Paul Allen has been an outspoken advocate of ocean conservation, and recently funded "cutting-edge research designed to stabilize and restore coral reefs." One of the research projects he has supported aims to apply "human-assisted evolution in developing resilient coral species," that can withstand the effects of rising ocean temperatures and acidity levels.

Meanwhile, Allen's monster yacht is carelessly anchored above a protected reef, and no one on board notices that the anchor chain is ripping up football field-sized chunks of the coral beneath – until a diver happens to notice the destruction and alerts the crew.

The Tatoosh is the 49th largest yacht in the world, boasting two helicopter landing pads, a gymnasium, a crew of 35, and 12 cabins which can accommodate up to 24 guests. Allen also owns an even bigger yacht, the 414-foot-long Octopus, one of the largest in the world.

It seems a bit absurd that a billionaire who claims to be committed to preserving the oceans finds justification to own two super-yachts. It's an indication of how truly out of touch these elites really are – and how they seem to consider themselves above ordinary mortals when it comes to taking responsibility for their own actions.

Apparently it's okay to criticize over-fishing and push for ocean conservation measures, while negligently dredging up protected reefs with one's own super-yacht.

Will there be any punishment? It's doubtful ...

Even if the maximum fine of $600,000 is levied against Allen, it's a mere drop in the bucket of his estimated $18 billion fortune. But even that is unlikely to happen, since in most such incidents no penalties are applied.

From The Guardian:

"The Cayman Islands has had several run-ins with large vessels in recent years. Carnival Cruise made a one-off donation after one of its cruise ships damaged part of the George Town harbor in 2014. Last year, a large tract of coral reef was destroyed by the Zenith, a Pullmantur cruise ship, but no fines or donations were paid."

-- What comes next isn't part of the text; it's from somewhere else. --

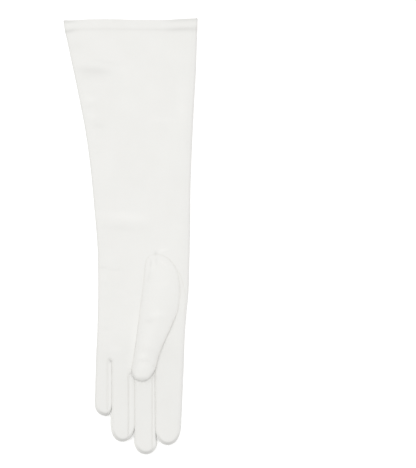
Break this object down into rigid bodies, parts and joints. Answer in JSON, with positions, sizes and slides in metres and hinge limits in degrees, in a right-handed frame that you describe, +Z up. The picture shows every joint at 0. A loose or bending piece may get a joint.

As in most such cases, the rules are different for the super-rich. The attention of the media will soon be drawn elsewhere, the incident will pass without anyone taking responsibility, and Paul Allen can go back to pretending that he is saving the world.

Allen, who is also the owner of the NFL Seattle Seahawks and NBA Portland Trail Blazers, was reportedly not on board the yacht at the time.

That's not too surprising since – are you ready for this? – Allen allegedly "hates the sound of the ocean."